Lillo recalled the rush to finish building the mail car the night before the performance at the fair. “We got it done by 9 p.m., loaded it up and had it set up and ready for the noon show the next day. It was close but that’s okay as I wanted my train to have as much detailed workmanship as possible,” he noted. Among the features Arnie added to the mail car that can catch the audience off guard is the mini explosion he’s rigged inside to mimic the robbers blowing the safe in a cloud of smoke.
Arnie the Inventor Back in the 1970s, Arnie’s mind was locked on inventions and he owned a couple of patents.

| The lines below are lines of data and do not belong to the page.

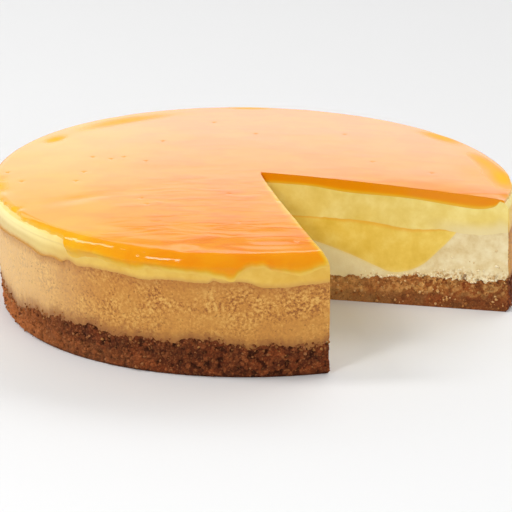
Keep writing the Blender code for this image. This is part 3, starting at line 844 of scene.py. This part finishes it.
class Look:
    """The nodes of a material or of the studio, with short ways to make them.

    An input is a number, a screen colour, another node's output or a name: X, Y or Z for a place
    on that axis, and any other for a number that the mesh holds at each point.
    """

    def __init__(self, tree, space="Object"):
        self.tree = tree
        self.where = self.node("TexCoord").outputs[space]

    def named(self, name):
        if name in ("X", "Y", "Z"):
            return self.node("SeparateXYZ", Vector=self.where).outputs[name]
        made = self.node("Attribute")
        made.attribute_name = name
        return made.outputs["Fac"]

    def give(self, socket, value):
        if isinstance(value, str):
            value = self.named(value)
        if isinstance(value, bpy.types.NodeSocket):
            self.tree.links.new(value, socket)
        elif socket.type == "RGBA":
            socket.default_value = (*colour_numbers(value), 1.0)
        else:
            socket.default_value = value

    def fill(self, node, inputs):
        for name, value in inputs.items():
            self.give(node.inputs[name.replace("_", " ")], value)
        return node

    def node(self, kind, **inputs):
        return self.fill(self.tree.nodes.new("ShaderNode" + kind), inputs)

    def math(self, operation, first, second):
        made = self.node("Math")
        made.operation = operation
        self.give(made.inputs[0], first)
        self.give(made.inputs[1], second)
        return made.outputs[0]

    def times(self, first, second):
        return self.math("MULTIPLY", first, second)

    def plus(self, first, second):
        return self.math("ADD", first, second)

    def step(self, value, low, high, to_low=0.0, to_high=1.0):
        """A smooth step of a value between two numbers."""
        made = self.node("MapRange", Value=value, From_Min=low, From_Max=high, To_Min=to_low,
                         To_Max=to_high)
        made.interpolation_type = "SMOOTHSTEP"
        return made.outputs["Result"]

    def ramp(self, value, stops):
        """Colours along a value, from (place, colour) stops."""
        made = self.node("ValToRGB", Fac=value)
        elements = made.color_ramp.elements
        while len(elements) < len(stops):
            elements.new(0.5)
        for element, (at, tone) in zip(elements, stops):
            element.position = at
            element.color = (*colour_numbers(tone), 1.0)
        return made.outputs["Color"]

    def mix(self, share, first, second, blend="MIX"):
        made = self.node("Mix")
        made.data_type = "RGBA"
        made.blend_type = blend
        self.give(made.inputs[0], share)
        self.give(made.inputs[6], first)
        self.give(made.inputs[7], second)
        return made.outputs[2]

    def tinted(self, colour, *tints):
        """A colour with others mixed into it one after the other, from (share, colour) pairs."""
        for share, tint in tints:
            colour = self.mix(share, colour, tint)
        return colour

    def set(self, **inputs):
        self.fill(self.tree.nodes["Principled BSDF"], inputs)

    def noise(self, size, detail=2.0, rough=0.5):
        """Noise with lumps of that size in millimetres."""
        return self.node("TexNoise", Vector=self.where, Scale=1 / (size * MM), Detail=detail,
                         Roughness=rough).outputs["Fac"]

    def streaks(self, sizes):
        """Noise that is drawn out along X and Y by those sizes."""
        turned = self.node("VectorMath", Vector=self.where)
        turned.operation = "DIVIDE"
        turned.inputs[1].default_value = (*sizes, 1.0)
        return self.node("TexNoise", Vector=turned.outputs[0], Scale=1.0, Detail=2.0,
                         Distortion=0.9).outputs["Fac"]

    def bump(self, height, depth, strength):
        made = self.node("Bump", Height=height, Distance=depth, Strength=strength)
        self.set(Normal=made.outputs["Normal"])

    def finish(self, colour, fine, rough, depth, strength=0.6, **more):
        """The colour, and a bump in millimetres and a roughness from one fine noise."""
        self.set(Base_Color=colour, Roughness=self.step(fine, 0.3, 0.7, *rough), **more)
        self.bump(fine, depth * MM, strength)


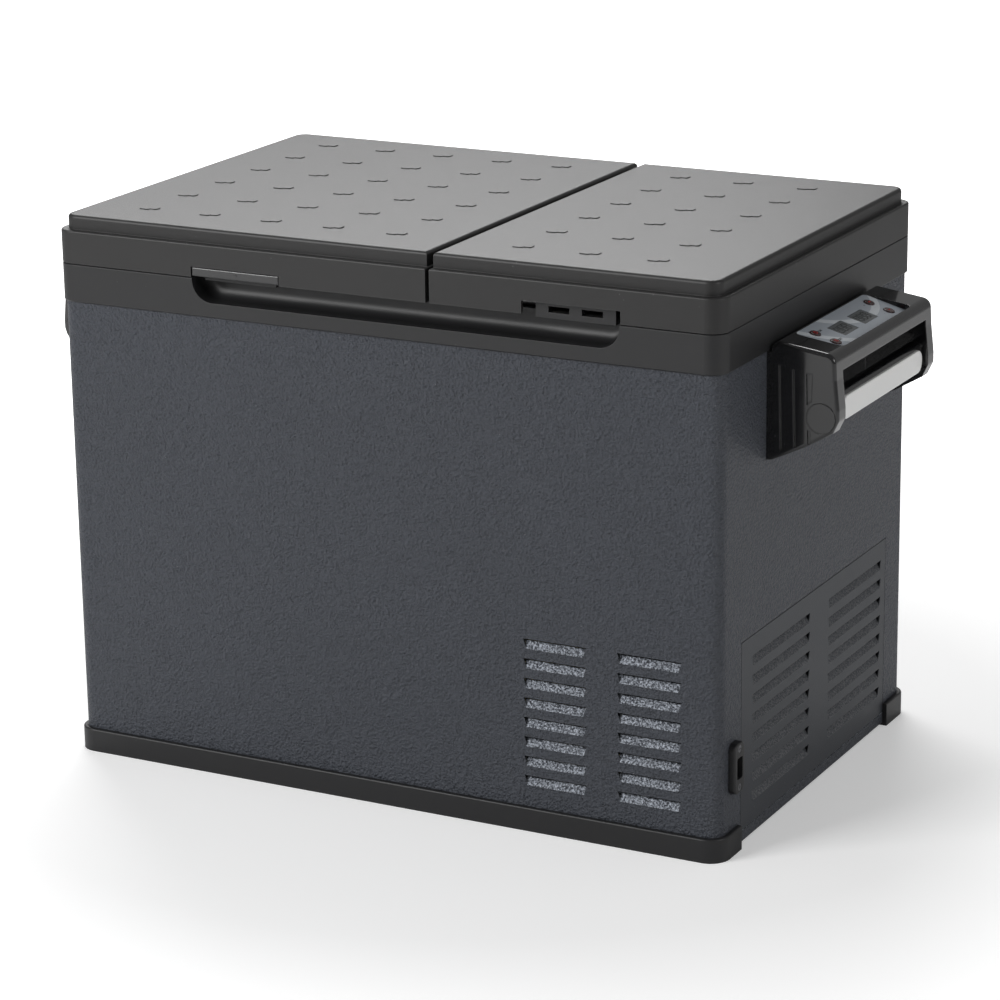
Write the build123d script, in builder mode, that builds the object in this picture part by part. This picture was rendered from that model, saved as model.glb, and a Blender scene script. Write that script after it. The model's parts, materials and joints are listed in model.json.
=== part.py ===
from build123d import *
import os
from math import cos, radians, sin, sqrt

# A two-lid compressor cooler fridge. Millimetres, +X to the right along the
# front, +Y to the back, +Z up; the origin is on the floor under the middle.

# ---------------------------------------------------------------- driving sizes
WIDTH = 600.0            # over the lids, left to right
DEPTH = 392.0            # over the lids, front to back
CORNER_R = 15.0          # plan corner of lids and frame
FRAME_BOTTOM = 394.0     # lower edge of the top frame
FRAME_TOP = 426.0
LID_BOTTOM = 426.7
LID_TIER = 454.2         # top of the lower tier of a lid
LID_TOP = 466.2
TIER_INSET = 5.7         # upper tier stands in from the lower one

SHEET = 1.0              # steel of the cabinet and the grille
SHEET_INSET = 2.1        # cabinet stands in from the lids
SHEET_BOTTOM = 2.6
SKIRT_H = 20.0
SKIRT_PROUD = 4.1        # skirt and feet stand out from the cabinet
SKIRT_END_Y = -158.0
FOOT_START_Y = 150.0
FOOT_LENGTH = 50.0
GAP = 0.2                # general assembly clearance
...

The first one, in 1973, was for his Cook and Ride oven that was strapped to a snowmobile muffler to cook a hamburger in 10 minutes while the snowmobiler rode along the trail. “It really worked well, and the people riding behind you would be licking their lips because it smelled so good,” Arnie recalled. But the snowmobiling industry was struggling at that time, and his invention went to the wayside.
In 1976, he patented his invention of a wood-burning furnace for mobile homes, complete with a gravity flow system that supplied the furnace with wood. It was installed on the exterior of the home to reduce fire hazards. However, he only sold about a dozen of the units before the idea went away due to lack of marketing and funding for a factory.
He believes his inspiration for the things he builds comes from a variety of sources, including his grandfather and father while growing up on a farm near Oklee, Minn. “My grandfather held a patent for a grain sacking machine, and dad was always making stuff for the farm and that impressed me,” Arnie said.
He enjoys his work and likes to stay busy. “It’s all a labor of love, and it’s a creative hobby I enjoy sharing with others,” he commented. “This year we had about 1,000 visitors, and I get a lot of satisfaction talking to all of them and meeting interesting people who appreciate my efforts.”